● **Exercise brief**:
Repeat exactly what appears from the opening line of the listing to the line with "turns = np.unique(np.concatenate([np.linspace(0, 360", inclusive.

● **Dataset content**:
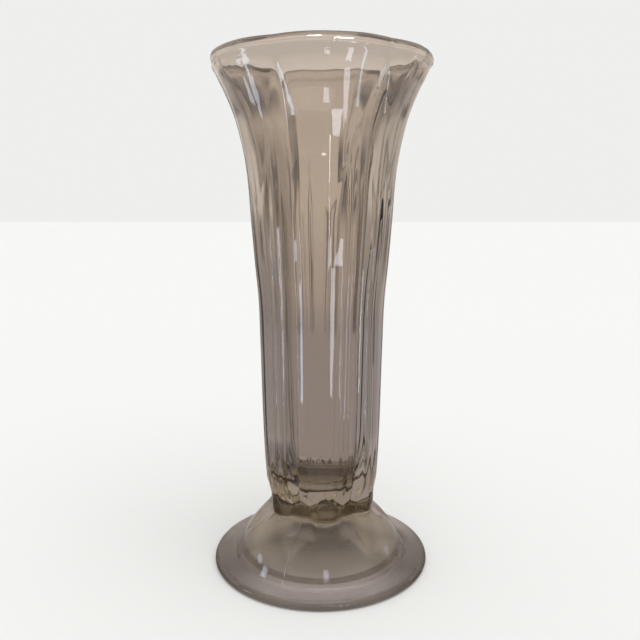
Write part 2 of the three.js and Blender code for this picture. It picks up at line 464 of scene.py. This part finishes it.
# The rings: each is the wall's outline at one height, over one third of the way round,
# with the fine seam that the joint of the mould leaves in its middle. The seam is
# plainest on the foot and the lower column.
seam_turn = 60
seam_height = 0.00022
seam_width = 0.35
seam_fade_end = 0.5 * height
seam_fade = 0.3 * height
seam_faintest = 0.15
seam_start = 0.002
seam_edges = seam_turn + seam_width * np.array([-1, -0.4, 0.4, 1])
turns = np.unique(np.concatenate([np.linspace(0, 360 / mould_parts, 85), seam_edges]))


def ring(z, radius, lobed, pattern_height):
    """One ring of points; lobed is how much of the pattern at that height it shows."""
    away = np.abs((turns + half_petal) % (2 * half_petal) - half_petal)
    share = 1 + (pressed_section(away, pattern_height) - 1) * lobed
    angle = np.radians(turns + pattern_turn + half_petal)
    fade = np.clip((seam_fade_end - pattern_height) / seam_fade, seam_faintest, 1)
    fade = fade * np.clip(pattern_height / seam_start, 0, 1)
    seam = seam_height * fade * np.clip(1 - np.abs(turns - seam_turn) / seam_width, 0, 1)
    return np.stack([
        (radius * share + seam) * np.sin(angle),
        -(radius * share + seam) * np.cos(angle),
        np.full_like(angle, z),
    ], axis=1)


def third_of(name, rings, first_height, last_height, joint_end):
    """The mesh of one third: quads between the rings and a fan to the axis at each end."""
    row = len(turns)
    points = [(0, 0, first_height)] + [tuple(p) for r in rings for p in r] + [(0, 0, last_height)]
    faces = []
    at_joint = []
    last_row = 1 + (len(rings) - 1) * row
    for j in range(row - 1):
        faces.append((0, 1 + j + 1, 1 + j))
        at_joint.append(joint_end == "first")
        for i in range(len(rings) - 1):
            a = 1 + i * row + j
            faces.append((a, a + 1, a + 1 + row, a + row))
            at_joint.append(False)
        faces.append((len(points) - 1, last_row + j, last_row + j + 1))
        at_joint.append(joint_end == "last")
    mesh = bpy.data.meshes.new(name)
    mesh.from_pydata(points, [], faces)
    mesh.attributes.new("joint_face", "BOOLEAN", "FACE").data.foreach_set("value", at_joint)
    third = bpy.data.objects.new(name, mesh)
    bpy.context.collection.objects.link(third)
    return third


# The bowl's own rings: up the outside, over the rounded lip, and down the plunger's
# side to the floor of the hollow, where the glass is thick.
joint_slit = 0.00002
bowl_bottom = waist_height + joint_slit
fine_rings_top = 0.06
lip_start = height - lip_depth
lip_middle = height - lip_depth / 2
lip_blend = 0.022
flare_wall = 0.0050
column_wall = 0.0062
cavity_floor = waist_height + 0.0122
cavity_floor_radius = 0.013
floor_rounding = 0.026
floor_fullness = 2.4
floor_sag = 0.0014
wall_thins_start = 0.13
wall_thins_over = 0.76
inner_petals = 0.9
inner_petals_start = 0.566
lower_heights = np.linspace(bowl_bottom, fine_rings_top, 40, endpoint=False)
upper_heights = np.linspace(fine_rings_top, lip_start, 150)
bowl_rings = [ring(z, ridge_radius(z), 1, z) for z in (*lower_heights, *upper_heights)]
for a in np.radians(np.linspace(-45, 180, 31)):
    radius = mouth_radius - lip_thickness / 2 + lip_thickness / 2 * math.cos(a)
    lobed = 1 - (1 - inner_petals) * (math.degrees(a) + 45) / 225
    bowl_rings.append(ring(lip_middle + lip_depth / 2 * math.sin(a), radius, lobed, height))
for t in np.linspace(0, 1, 71)[1:]:
    z = between(lip_middle, cavity_floor, t**1.2)
    flared = np.clip((z - flare_start) / (height - flare_start), 0, 1)
    thinned = np.clip((flared - wall_thins_start) / wall_thins_over, 0, 1)
    full_wall = between(column_wall, flare_wall, thinned)
    wall = between(lip_thickness, full_wall, eased(np.clip((lip_middle - z) / lip_blend, 0, 1)))
    below_wall = 1 - min(1, (z - cavity_floor) / floor_rounding)
    rounded = math.sqrt(max(0, 1 - below_wall**floor_fullness))
    full_radius = ridge_radius(max(z, column_at(column_foot, 0)[0])) - wall
    radius = between(cavity_floor_radius, full_radius, rounded)
    lobed = inner_petals * np.clip((flared - inner_petals_start) / (1 - inner_petals_start), 0, 1)
    bowl_rings.append(ring(z, radius, lobed, height))
for share in (0.9, 0.75, 0.55, 0.3):
    bowl_rings.append(ring(cavity_floor - floor_sag * (1 - share**2), cavity_floor_radius * share, 0, height))
bowl_third = third_of("bowl_glass", bowl_rings, bowl_bottom, cavity_floor - floor_sag, "first")


def link(tree, source, output, target, entry):
    """Joins a named output of one node to a named input of another."""
    entries = [i for i in target.inputs if i.name == entry and i.enabled]
    outputs = [o for o in source.outputs if o.name == output and o.enabled]
    tree.links.new(outputs[0], entries[0])


def pressed_surface_group():
    """Shader group for a pressed surface: clouds of tint, slow waves and a fine ripple.

    The waves and the ripple are drawn out along the pull of the mould.
    """
    group = bpy.data.node_groups.new("pressed_surface", "ShaderNodeTree")
    for name, kind in (
        ("Tint", "NodeSocketColor"),
        ("Dark tint", "NodeSocketColor"),
        ("Ripple height", "NodeSocketFloat"),
        ("Wave height", "NodeSocketFloat"),
    ):
        group.interface.new_socket(name, in_out="INPUT", socket_type=kind)
    group.interface.new_socket("Colour", in_out="OUTPUT", socket_type="NodeSocketColor")
    group.interface.new_socket("Normal", in_out="OUTPUT", socket_type="NodeSocketVector")
    start = group.nodes.new("NodeGroupInput")
    end = group.nodes.new("NodeGroupOutput")
    place = group.nodes.new("ShaderNodeTexCoord")
    cloud = group.nodes.new("ShaderNodeTexNoise")
    cloud.inputs["Scale"].default_value = 30
    cloud.inputs["Detail"].default_value = 3
    link(group, place, "Object", cloud, "Vector")
    tone = group.nodes.new("ShaderNodeMix")
    tone.data_type = "RGBA"
    link(group, start, "Tint", tone, "A")
    link(group, start, "Dark tint", tone, "B")
    link(group, cloud, "Fac", tone, "Factor")
    link(group, tone, "Result", end, "Colour")
    drawn_out = group.nodes.new("ShaderNodeMapping")
    drawn_out.inputs["Scale"].default_value = (1, 1, 0.12)
    link(group, place, "Object", drawn_out, "Vector")
    relief = []
    for depth, scale, detail in (("Wave height", 110, 1), ("Ripple height", 420, 2)):
        noise = group.nodes.new("ShaderNodeTexNoise")
        noise.inputs["Scale"].default_value = scale
        noise.inputs["Detail"].default_value = detail
        link(group, drawn_out, "Vector", noise, "Vector")
        bump = group.nodes.new("ShaderNodeBump")
        bump.inputs["Strength"].default_value = 1
        link(group, start, depth, bump, "Distance")
        link(group, noise, "Fac", bump, "Height")
        relief.append(bump)
    waves, ripple = relief
    link(group, waves, "Normal", ripple, "Normal")
    link(group, ripple, "Normal", end, "Normal")
    return group


# The glass itself: one taupe glass for the whole vase. Its colour deepens with the
# thickness that the light goes through.
pressed_surface = pressed_surface_group()
glass_tint = (0.74, 0.69, 0.64)
glass_dark_tint = (0.70, 0.65, 0.60)
glass_depth_colour = (0.55, 0.46, 0.2)
glass_depth = 14


def plain_glass(name, roughness):
    """The vase's glass with an even surface."""
    material = bpy.data.materials.new(name)
    material.use_nodes = True
    nodes = material.node_tree.nodes
    shader = nodes["Principled BSDF"]
    shader.inputs["Transmission Weight"].default_value = 1
    shader.inputs["Metallic"].default_value = 0
    shader.inputs["IOR"].default_value = 1.5
    shader.inputs["Roughness"].default_value = roughness
    shader.inputs["Base Color"].default_value = (*glass_tint, 1)
    absorption = nodes.new("ShaderNodeVolumeAbsorption")
    absorption.inputs["Color"].default_value = (*glass_depth_colour, 1)
    absorption.inputs["Density"].default_value = glass_depth
    link(material.node_tree, absorption, "Volume", nodes["Material Output"], "Volume")
    return material


def pressed_glass(name, roughness, ripple_height, wave_height):
    """The vase's glass with the surface that pressing leaves."""
    material = plain_glass(name, roughness)
    tree = material.node_tree
    surface = tree.nodes.new("ShaderNodeGroup")
    surface.node_tree = pressed_surface
    surface.inputs["Tint"].default_value = (*glass_tint, 1)
    surface.inputs["Dark tint"].default_value = (*glass_dark_tint, 1)
    surface.inputs["Ripple height"].default_value = ripple_height
    surface.inputs["Wave height"].default_value = wave_height
    link(tree, surface, "Colour", tree.nodes["Principled BSDF"], "Base Color")
    link(tree, surface, "Normal", tree.nodes["Principled BSDF"], "Normal")
    return material


bowl_glass = pressed_glass("taupe_pressed_glass", 0.05, ripple_height=0.000012, wave_height=0.00016)

# The joint at the waist: in the real vase the glass runs on from bowl to foot, so the faces
# on either side of the slit are of the same glass, and clear to look through.
joint_glass = plain_glass("glass_runs_on", 0.05)
joint_glass.node_tree.nodes["Principled BSDF"].inputs["Alpha"].default_value = 0
weld_distance = 0.000002
sharp_crease = math.radians(50)


def round_the_axis(third, body_glass):
    """Repeats one third round the axis, welds the thirds and gives them their glass."""
    tree = bpy.data.node_groups.new(third.name + "_round_the_axis", "GeometryNodeTree")
    tree.interface.new_socket("Third", in_out="INPUT", socket_type="NodeSocketGeometry")
    tree.interface.new_socket("Mould parts", in_out="INPUT", socket_type="NodeSocketInt")
    tree.interface.new_socket("Weld distance", in_out="INPUT", socket_type="NodeSocketFloat")
    tree.interface.new_socket("Vase", in_out="OUTPUT", socket_type="NodeSocketGeometry")
    start = tree.nodes.new("NodeGroupInput")
    end = tree.nodes.new("NodeGroupOutput")
    spots = tree.nodes.new("GeometryNodeMeshLine")
    spots.inputs["Offset"].default_value = (0, 0, 0)
    link(tree, start, "Mould parts", spots, "Count")
    number = tree.nodes.new("GeometryNodeInputIndex")
    step = tree.nodes.new("ShaderNodeMath")
    step.operation = "DIVIDE"
    step.inputs[0].default_value = 2 * math.pi
    tree.links.new(start.outputs["Mould parts"], step.inputs[1])
    angle = tree.nodes.new("ShaderNodeMath")
    angle.operation = "MULTIPLY"
    tree.links.new(number.outputs["Index"], angle.inputs[0])
    tree.links.new(step.outputs["Value"], angle.inputs[1])
    turn = tree.nodes.new("ShaderNodeCombineXYZ")
    link(tree, angle, "Value", turn, "Z")
    copies = tree.nodes.new("GeometryNodeInstanceOnPoints")
    link(tree, spots, "Mesh", copies, "Points")
    link(tree, start, "Third", copies, "Instance")
    link(tree, turn, "Vector", copies, "Rotation")
    real = tree.nodes.new("GeometryNodeRealizeInstances")
    link(tree, copies, "Instances", real, "Geometry")
    weld = tree.nodes.new("GeometryNodeMergeByDistance")
    link(tree, real, "Geometry", weld, "Geometry")
    link(tree, start, "Weld distance", weld, "Distance")
    smooth = tree.nodes.new("GeometryNodeSetShadeSmooth")
    link(tree, weld, "Geometry", smooth, "Geometry")
    clothe = tree.nodes.new("GeometryNodeSetMaterial")
    clothe.inputs["Material"].default_value = body_glass
    link(tree, smooth, "Geometry", clothe, "Geometry")
    is_joint = tree.nodes.new("GeometryNodeInputNamedAttribute")
    is_joint.data_type = "BOOLEAN"
    is_joint.inputs["Name"].default_value = "joint_face"
    run_on = tree.nodes.new("GeometryNodeSetMaterial")
    run_on.inputs["Material"].default_value = joint_glass
    link(tree, clothe, "Geometry", run_on, "Geometry")
    tree.links.new(is_joint.outputs["Attribute"], run_on.inputs["Selection"])
    link(tree, run_on, "Geometry", end, "Vase")
    modifier = third.modifiers.new("round_the_axis", "NODES")
    modifier.node_group = tree
    settings = {"Mould parts": mould_parts, "Weld distance": weld_distance}
    for item in tree.interface.items_tree:
        if item.name in settings:
            modifier[item.identifier] = settings[item.name]
    whole = bpy.data.meshes.new_from_object(third.evaluated_get(bpy.context.evaluated_depsgraph_get()))
    third.modifiers.remove(modifier)
    third.data = whole
    whole.name = third.name
    whole.set_sharp_from_angle(angle=sharp_crease)
    return third


bowl = round_the_axis(bowl_third, bowl_glass)
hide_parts("bowl")
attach(bowl, "root")

# The foot: the same glass from the waist down, a ribbed dome with a round flange that
# carries the vase, and a hollow beneath it where the base plate of the mould stood.
hollow_radius = dome_radius - 0.004
hollow_height = waist_height - 0.014
resting_rim = 0.0009
ring_width = 0.003
flange_slope = 0.0006
edge_low = 0.0011
edge_high = flange_top - flange_slope - edge_low
foot_top = waist_height - joint_slit
# The fine steps begin inside the last coarse one, so a band 2.6 mm wide is doubled back.
coarse_steps = [math.sqrt(1 - 0.98 * t) for t in np.linspace(1, 0, 8)[:-1]]
fine_steps = [1 - 0.15 * t for t in np.linspace(1, 0, 24)[1:-1]]
foot_rings = []
for share in coarse_steps + fine_steps:
    z = between(resting_rim, hollow_height, 1 - share**2)
    foot_rings.append(ring(z, hollow_radius * share, 0, 0))
foot_rings.append(ring(0, hollow_radius + ring_width, 0, 0))
for a in np.radians(np.linspace(-90, 90, 25)):
    rounding = edge_low if a < 0 else edge_high
    radius = foot_radius - rounding + rounding * math.cos(a)
    foot_rings.append(ring(edge_low + rounding * math.sin(a), radius, 0, 0))
for below_top, beyond_dome in ((0.0004, 0.0030), (0.0003, 0.0016)):
    foot_rings.append(ring(flange_top - below_top, dome_radius + beyond_dome, 0, 0))
for z in np.linspace(flange_top, foot_top, 60):
    foot_rings.append(ring(z, ridge_radius(z), 1, z))
foot_third = third_of("foot_glass", foot_rings, hollow_height, foot_top, "last")
foot_glass = pressed_glass("taupe_foot_glass", 0.09, ripple_height=0.000012, wave_height=0.00016)
foot = round_the_axis(foot_third, foot_glass)

# The underside of the foot: the ring and the hollow, ground dull after pressing.
# Its faces are picked out of the same mesh by their place.
ground_height = 0.0003
ground_reach = hollow_radius + 0.001
ground_glass = pressed_glass("ground_underside", 0.5, ripple_height=0.000012, wave_height=0.00016)
foot.data.materials.append(ground_glass)
for face in foot.data.polygons:
    on_ring = face.center.z < ground_height
    in_hollow = face.normal.z < 0 and math.hypot(face.center.x, face.center.y) < ground_reach
    if on_ring or in_hollow:
        face.material_index = len(foot.data.materials) - 1
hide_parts("foot")
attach(foot, "root")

● **Full response**:
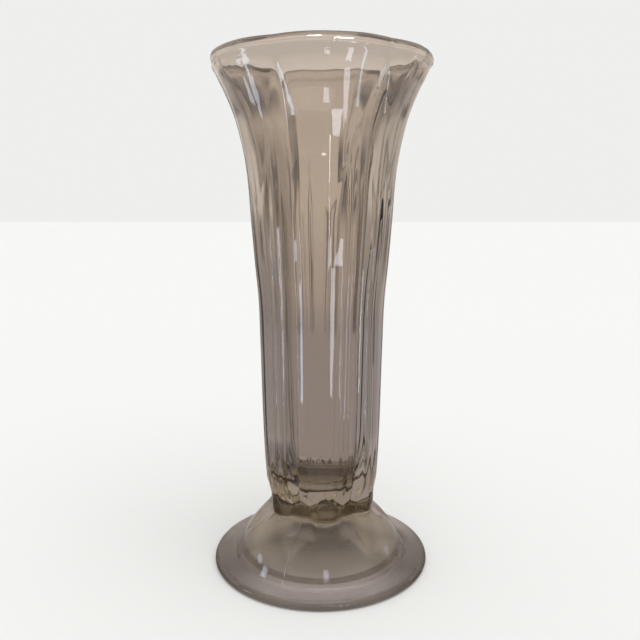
Write part 2 of the three.js and Blender code for this picture. It picks up at line 464 of scene.py. This part finishes it.
# The rings: each is the wall's outline at one height, over one third of the way round,
# with the fine seam that the joint of the mould leaves in its middle. The seam is
# plainest on the foot and the lower column.
seam_turn = 60
seam_height = 0.00022
seam_width = 0.35
seam_fade_end = 0.5 * height
seam_fade = 0.3 * height
seam_faintest = 0.15
seam_start = 0.002
seam_edges = seam_turn + seam_width * np.array([-1, -0.4, 0.4, 1])
turns = np.unique(np.concatenate([np.linspace(0, 360 / mould_parts, 85), seam_edges]))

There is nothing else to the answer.